Australia's Prime Minister Tony Abbott and Foreign Minister Julie Bishop have demonstrated a pro-U.S. stance. They voluntarily act as a pawn for Washington. Not content with the status of a "secondary power," Australia has made every effort to outshine others in international affairs. Its performances in such events as the Malaysian plane crash in Ukraine and military strikes on the Islamic State were particularly eye-catching. While fully supporting Washington's Asia-Pacific pivot strategy, Canberra tries to maneuver safely between the U.S. and China by straddling two boats -- economy and security. It has become a negative variable in the region.

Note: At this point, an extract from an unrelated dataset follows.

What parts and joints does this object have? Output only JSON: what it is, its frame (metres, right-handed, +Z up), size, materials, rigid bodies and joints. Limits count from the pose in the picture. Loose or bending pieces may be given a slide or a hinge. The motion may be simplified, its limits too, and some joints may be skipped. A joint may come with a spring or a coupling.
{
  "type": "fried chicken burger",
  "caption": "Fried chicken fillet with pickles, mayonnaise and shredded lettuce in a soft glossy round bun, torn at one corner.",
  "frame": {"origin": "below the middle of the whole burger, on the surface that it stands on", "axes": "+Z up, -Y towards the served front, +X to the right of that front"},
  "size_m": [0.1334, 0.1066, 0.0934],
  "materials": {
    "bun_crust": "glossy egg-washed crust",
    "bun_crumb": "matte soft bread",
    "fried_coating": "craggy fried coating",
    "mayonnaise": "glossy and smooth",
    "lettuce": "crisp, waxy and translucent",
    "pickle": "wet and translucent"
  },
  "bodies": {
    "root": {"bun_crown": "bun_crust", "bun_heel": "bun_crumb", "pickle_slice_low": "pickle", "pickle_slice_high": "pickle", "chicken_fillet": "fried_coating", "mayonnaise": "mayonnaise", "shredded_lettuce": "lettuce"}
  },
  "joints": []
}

Russia is turning more of its attention to the Asia-Pacific region in a bid to "shine in the east" to make up for what it has suffered in the Ukraine crisis and strained relations with the West. In economy, it tries to offset the effects of Western sanctions by exploring new markets in Asia- Pacific; in political strategy, it hopes to avoid isolation by strengthening cooperation with China, India and some other countries.
Fourth, a triangular balance of power has been achieved in Asia-Pacific.
The order and pattern of power in the region have been reshaped amid a complex process of relationship readjusting.
In terms of comprehensive strength and influence, the U.S., China, Japan, India, ASEAN and Russia are Asia-Pacific's top six powers in that order. Despite numbering first, the U.S. has never been able to devote its main energy to the Asia-Pacific. On the contrary, China, the number two country, has always applied its main energy to the region.
In their mutual relationship, countries in the region generally come in three groups, with the U.S.-Japan alliance as one side and China-Russia cooperation as another side, which are engaged in a game of "competition and cooperation," while India and ASEAN sway in between.
In terms of trend of development, the U.S.' "power of dominance" and China's "power of initiative" will co-exist, but the former is waning and the latter is growing.